Recorded data:
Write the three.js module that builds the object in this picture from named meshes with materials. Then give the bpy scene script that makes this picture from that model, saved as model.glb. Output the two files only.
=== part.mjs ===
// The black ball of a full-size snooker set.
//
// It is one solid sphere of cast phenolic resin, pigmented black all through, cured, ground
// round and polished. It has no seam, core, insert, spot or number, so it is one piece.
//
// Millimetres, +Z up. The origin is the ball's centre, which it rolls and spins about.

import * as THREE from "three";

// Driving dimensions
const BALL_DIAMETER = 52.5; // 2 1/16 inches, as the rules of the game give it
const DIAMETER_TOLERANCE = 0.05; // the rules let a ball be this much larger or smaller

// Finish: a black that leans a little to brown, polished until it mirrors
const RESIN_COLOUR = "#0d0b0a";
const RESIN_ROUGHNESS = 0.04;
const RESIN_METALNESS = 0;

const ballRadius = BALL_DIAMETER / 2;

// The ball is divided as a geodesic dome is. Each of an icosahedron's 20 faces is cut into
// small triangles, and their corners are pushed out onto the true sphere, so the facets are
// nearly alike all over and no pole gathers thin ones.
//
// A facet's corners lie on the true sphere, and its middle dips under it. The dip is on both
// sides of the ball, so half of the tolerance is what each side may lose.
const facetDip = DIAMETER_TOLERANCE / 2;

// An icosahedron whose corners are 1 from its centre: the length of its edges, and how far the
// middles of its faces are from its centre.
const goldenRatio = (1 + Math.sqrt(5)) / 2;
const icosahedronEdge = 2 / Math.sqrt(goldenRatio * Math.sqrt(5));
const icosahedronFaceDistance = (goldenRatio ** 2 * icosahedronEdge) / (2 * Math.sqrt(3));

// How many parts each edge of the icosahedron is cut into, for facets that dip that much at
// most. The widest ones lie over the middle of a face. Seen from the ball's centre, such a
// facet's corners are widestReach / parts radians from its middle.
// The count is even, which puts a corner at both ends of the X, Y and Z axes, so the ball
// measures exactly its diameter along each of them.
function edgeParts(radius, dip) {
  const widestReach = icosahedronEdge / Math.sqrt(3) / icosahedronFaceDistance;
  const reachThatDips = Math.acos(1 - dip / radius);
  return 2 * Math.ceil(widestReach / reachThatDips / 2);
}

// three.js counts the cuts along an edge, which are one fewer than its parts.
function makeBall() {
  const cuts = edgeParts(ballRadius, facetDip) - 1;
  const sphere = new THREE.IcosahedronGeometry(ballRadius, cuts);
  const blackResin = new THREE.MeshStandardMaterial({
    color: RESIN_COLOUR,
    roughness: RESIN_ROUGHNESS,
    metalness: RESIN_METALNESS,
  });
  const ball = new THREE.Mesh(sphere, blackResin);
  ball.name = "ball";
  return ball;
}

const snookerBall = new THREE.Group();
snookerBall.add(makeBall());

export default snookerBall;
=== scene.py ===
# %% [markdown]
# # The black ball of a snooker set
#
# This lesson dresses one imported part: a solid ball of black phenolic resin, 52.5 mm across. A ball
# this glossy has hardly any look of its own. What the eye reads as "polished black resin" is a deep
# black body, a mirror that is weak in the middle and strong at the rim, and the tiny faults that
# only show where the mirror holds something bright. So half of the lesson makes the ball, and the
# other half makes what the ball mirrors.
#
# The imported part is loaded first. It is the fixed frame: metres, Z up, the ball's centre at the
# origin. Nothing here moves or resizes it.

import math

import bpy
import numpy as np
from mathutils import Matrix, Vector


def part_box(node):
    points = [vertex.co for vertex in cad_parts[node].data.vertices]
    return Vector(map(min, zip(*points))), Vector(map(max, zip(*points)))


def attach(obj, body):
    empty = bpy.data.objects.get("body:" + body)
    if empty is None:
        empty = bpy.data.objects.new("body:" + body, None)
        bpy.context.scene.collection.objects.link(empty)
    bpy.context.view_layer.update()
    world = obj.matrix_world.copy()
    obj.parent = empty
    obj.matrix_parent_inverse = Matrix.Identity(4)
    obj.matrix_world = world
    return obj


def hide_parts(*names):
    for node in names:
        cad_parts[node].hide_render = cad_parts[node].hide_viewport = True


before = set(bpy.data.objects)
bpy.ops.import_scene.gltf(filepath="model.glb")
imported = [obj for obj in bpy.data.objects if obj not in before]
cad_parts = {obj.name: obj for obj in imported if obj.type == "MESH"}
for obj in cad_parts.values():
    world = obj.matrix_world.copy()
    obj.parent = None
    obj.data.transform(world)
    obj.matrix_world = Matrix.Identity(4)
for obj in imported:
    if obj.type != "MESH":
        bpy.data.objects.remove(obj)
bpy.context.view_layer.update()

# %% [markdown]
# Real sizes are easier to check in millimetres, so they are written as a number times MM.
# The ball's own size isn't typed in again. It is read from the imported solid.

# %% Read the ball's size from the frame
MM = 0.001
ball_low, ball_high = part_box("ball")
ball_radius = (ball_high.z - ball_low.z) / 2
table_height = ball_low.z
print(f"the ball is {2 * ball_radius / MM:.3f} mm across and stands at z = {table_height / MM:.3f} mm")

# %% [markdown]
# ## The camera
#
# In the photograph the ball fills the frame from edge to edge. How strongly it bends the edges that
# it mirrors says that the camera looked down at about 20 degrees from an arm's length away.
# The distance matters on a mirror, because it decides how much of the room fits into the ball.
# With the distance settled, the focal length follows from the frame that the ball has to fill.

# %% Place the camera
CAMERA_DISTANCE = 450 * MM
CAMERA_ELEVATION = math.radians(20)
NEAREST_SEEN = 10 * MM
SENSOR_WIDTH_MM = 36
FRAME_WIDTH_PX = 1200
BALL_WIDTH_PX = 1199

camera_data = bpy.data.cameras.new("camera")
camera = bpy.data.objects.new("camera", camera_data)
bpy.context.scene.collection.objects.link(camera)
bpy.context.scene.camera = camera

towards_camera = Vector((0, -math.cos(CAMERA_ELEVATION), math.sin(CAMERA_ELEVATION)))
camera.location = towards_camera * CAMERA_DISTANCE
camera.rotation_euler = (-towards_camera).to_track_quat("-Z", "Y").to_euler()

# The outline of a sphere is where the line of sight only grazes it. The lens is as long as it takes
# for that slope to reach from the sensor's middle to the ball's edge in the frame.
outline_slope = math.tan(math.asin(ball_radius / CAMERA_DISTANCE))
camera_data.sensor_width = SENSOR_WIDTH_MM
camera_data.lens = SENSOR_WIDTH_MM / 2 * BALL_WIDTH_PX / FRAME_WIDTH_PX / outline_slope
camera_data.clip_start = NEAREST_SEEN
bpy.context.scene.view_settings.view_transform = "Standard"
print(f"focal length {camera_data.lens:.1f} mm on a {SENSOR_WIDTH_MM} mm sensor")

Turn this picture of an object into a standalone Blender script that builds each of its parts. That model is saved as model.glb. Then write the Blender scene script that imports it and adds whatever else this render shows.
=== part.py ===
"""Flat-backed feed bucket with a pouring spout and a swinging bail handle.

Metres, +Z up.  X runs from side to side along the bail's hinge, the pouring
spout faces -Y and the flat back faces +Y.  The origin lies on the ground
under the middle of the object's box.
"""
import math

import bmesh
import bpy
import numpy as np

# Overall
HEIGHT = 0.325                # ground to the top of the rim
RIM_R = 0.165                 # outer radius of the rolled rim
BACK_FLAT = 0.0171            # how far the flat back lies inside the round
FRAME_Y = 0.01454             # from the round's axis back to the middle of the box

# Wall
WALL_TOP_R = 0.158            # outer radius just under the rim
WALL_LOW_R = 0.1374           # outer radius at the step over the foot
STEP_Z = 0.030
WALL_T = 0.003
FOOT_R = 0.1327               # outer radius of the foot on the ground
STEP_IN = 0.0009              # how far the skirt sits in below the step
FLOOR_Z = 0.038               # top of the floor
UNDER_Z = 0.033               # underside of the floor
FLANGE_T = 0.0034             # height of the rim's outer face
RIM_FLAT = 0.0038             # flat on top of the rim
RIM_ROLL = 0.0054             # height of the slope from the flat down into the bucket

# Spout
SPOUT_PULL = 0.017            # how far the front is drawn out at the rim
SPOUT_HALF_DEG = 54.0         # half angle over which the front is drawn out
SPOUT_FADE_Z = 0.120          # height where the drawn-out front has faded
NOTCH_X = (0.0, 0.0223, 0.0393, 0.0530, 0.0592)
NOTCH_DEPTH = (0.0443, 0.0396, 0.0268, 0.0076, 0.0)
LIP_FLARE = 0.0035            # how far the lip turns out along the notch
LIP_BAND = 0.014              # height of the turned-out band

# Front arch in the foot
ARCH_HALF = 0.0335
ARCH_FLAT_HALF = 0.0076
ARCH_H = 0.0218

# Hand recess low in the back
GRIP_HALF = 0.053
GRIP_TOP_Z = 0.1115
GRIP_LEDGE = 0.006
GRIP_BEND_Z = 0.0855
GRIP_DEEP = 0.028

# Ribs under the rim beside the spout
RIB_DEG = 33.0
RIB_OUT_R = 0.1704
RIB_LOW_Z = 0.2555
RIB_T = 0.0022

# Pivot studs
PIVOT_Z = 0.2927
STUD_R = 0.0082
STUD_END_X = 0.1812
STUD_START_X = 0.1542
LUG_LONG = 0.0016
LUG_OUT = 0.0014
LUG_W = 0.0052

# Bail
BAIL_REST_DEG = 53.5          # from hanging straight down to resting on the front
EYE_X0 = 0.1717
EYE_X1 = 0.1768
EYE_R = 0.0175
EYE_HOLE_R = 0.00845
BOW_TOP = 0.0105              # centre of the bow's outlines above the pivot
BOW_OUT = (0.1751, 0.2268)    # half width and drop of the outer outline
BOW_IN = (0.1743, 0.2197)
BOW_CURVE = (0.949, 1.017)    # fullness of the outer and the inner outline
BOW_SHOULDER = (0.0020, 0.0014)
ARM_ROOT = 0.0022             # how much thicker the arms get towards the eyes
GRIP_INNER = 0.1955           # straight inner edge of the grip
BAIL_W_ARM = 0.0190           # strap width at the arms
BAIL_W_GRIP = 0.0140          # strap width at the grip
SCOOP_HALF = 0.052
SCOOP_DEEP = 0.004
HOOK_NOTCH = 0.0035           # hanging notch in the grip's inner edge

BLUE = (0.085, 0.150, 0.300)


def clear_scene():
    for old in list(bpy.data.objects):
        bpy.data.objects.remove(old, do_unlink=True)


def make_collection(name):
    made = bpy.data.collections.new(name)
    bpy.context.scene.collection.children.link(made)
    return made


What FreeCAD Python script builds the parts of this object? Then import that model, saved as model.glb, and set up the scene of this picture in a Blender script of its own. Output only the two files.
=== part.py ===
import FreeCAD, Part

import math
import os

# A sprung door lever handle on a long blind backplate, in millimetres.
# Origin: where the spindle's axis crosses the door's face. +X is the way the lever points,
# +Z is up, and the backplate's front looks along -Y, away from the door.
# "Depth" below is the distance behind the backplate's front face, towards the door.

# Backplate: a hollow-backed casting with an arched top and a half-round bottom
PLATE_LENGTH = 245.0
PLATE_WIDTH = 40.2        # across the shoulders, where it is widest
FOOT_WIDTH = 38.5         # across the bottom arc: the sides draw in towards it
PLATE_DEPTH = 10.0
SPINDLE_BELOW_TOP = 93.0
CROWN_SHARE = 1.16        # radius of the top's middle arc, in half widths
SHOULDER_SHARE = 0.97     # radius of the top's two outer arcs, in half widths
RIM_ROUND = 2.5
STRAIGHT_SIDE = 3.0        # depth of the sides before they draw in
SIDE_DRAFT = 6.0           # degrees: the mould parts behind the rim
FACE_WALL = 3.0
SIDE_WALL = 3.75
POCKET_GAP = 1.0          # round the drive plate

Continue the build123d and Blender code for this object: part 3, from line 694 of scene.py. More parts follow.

What is expected: Give every line of the material that includes the string "phenolic".

Solved problem:
// It is one solid sphere of cast phenolic resin, pigmented black all through, cured, ground
# This lesson dresses one imported part: a solid ball of black phenolic resin, 52.5 mm across. A ball